As for my part, the performance was very well received by the mostly French public, although I did not manage to light a fire. I burnt my hand instead with the heat of the friction at the second attempt.
Two weeks before in Cambridge I produced a nice flame at the first try, audience went mad for 2 seconds.
Enter Unknown Territories is a festival and conference on new technology arts taking place in Cambridge from 25th to 29th April in Cambridge, UK.
Programme includes, among many other events, a presentation by Active Ingredient, re-Collector, a generative CCTV film by James Coupe, Sally Jane Norman chairing a session on Open Technologies, Polar Produce premiere of Come Outside featuring a well deserved cup of zero carbon footprint tea. I will show my performance The Heart and the Chip on saturday evening.

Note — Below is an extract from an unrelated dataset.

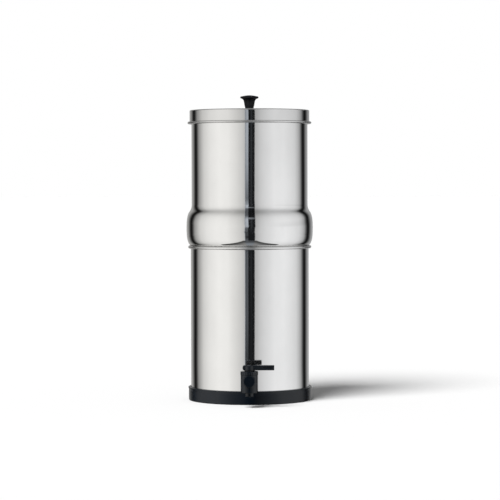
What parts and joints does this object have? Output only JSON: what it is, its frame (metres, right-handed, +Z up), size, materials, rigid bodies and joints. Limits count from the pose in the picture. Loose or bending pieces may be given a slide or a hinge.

The event concludes on sunday with Local Food, a potluck picnic organised by Rainer Prohaska. Register and you will be sent a shopping list of your contribution to the potluck.
If the weather stays as good as it's been for the past weeks, all festival goers will enjoy a laidback yet stimulating weekend on the green lawns of Cambridge.
Home-made, contemporary Russian artefacts presents a collection of mostly utilitarian objects built in the ex USSR by people with little money but good practical skills and imagination, recombining parts scavenged from other found objects. The photographs of over 220 things such as tv antennas, exercise machine, boot hanger, hair grip,socks, teapot, harpoon, heat chamber,shelf, coat hanger, bicycle rack, toilet chair, drill brush, and many more, are accompanied by a potrait of the builder and a short comment on how and why the object was created.
A catching read, not least in the light of what can be found in our West European rubbish.
Vilém Flusser was a Czech born media critic and philosoper who died in 1991. The shape of things is a collection of short essays on various notions around design, and how things are used and made. Flusser talks about tents and walls, pots and wheels, and brings a peculiar light on his subjects.
In an essay called The factory, he describes the four periods of manufacturing that took the civilisation of homo faber (a nomination Flusser prefers to homo sapiens) to its present state: hands, tools, machines and robots. Homo faber's gradual alienation from his physical and natural environment started with the invention of tools and continued with the machine, where the operator became a disposable part of the mechanism. The age of robots could bring a more positive alternative, where human and robot will have to learn how to work with each other, in fact turning the factory into a school-like institution.
In The non-thing 1 and 2, Flusser develops his view on the demise of the object, where information rules and is used to generate cheap disposable goods that soon turn into waste. Homo faber turns into homo ludens, not needing hands anymore, just fingertips for interfacing with keyboards.
Pics on the left are of a love cannon shooting love balloons in the sunny sky of Swansea, UK, last saturday. The action was part of Zoe Walker and Neil Bromwich's action Siege weapons of love, the latest development of their Friendly frontier piece campaign.
The performance opened Locws3, Art across the city an exhibition taking place in several venues in Swansea, open until May 13th, except mondays.
Cardiff art in Time (CAT) festival just finished. A unique opportunity to see in Wales a 4 days full programme of performance art by confirmed international practitioners, accompanied by work from emerging artists and students.
I liked Julie Andrée T's Not waterproof. She improvised with a large collection of red objects for almost an hour, repeatedly asking "What colour is this?" and answering "Red". Simple recipe carried through with brio by the Canadian performer, whom I heard singing for the first time. Ointment, collective based in South Wales, created Scratch, an activated semi-rural space in the yard of the art college, with 300 hay bales and live hens.
In Happy Japan, Arai Shin Ichi manufactured (or should I say assufactured) an original version of the Japanese flag. There are pics of the festival on his website. Richard Dedomenici's Superjumbo and Robin Deacon's Stuart Sherman provided quality entertainment with brains.
I presented a singing and dancing number titled Solid state no logic, ending with a cover of Born to be alive, a fast disco song by Patrick Hernandez. Davida Hewlett and Tom Hobson delivered beautifully synchronised dance moves while I did my best to communicate the message.
The whole festival, organised by Trace Gallery, was a very exciting and well attended event, we are looking forward to the next edition!
March 9 th
Only a few days left to go and see Simply Botiful, the awesome installation by Christoph Büchel at Hauser and Wirth gallery, Coppermill, 92 - 108 Cheshire Street, London E2 6EJ.
The installation occupies a large building, totally transformed to look like a shady warehouse and illegal immigrant hotel. The occupiers are gone and the visitors, after checking their bags in a dodgy lobby, are free to explore, and there is lots to see. There are several concealed entrances leading to hidden rooms and exhibits, all suggestive of a complex, claustrophobic, survivalist, plotting microcosm.
Completely recommended, closes on March 18th, open Thursday to Sunday 12 to 7pm.
if you can't make it you can take a photographic walkaround on Hauser and Wirth's website.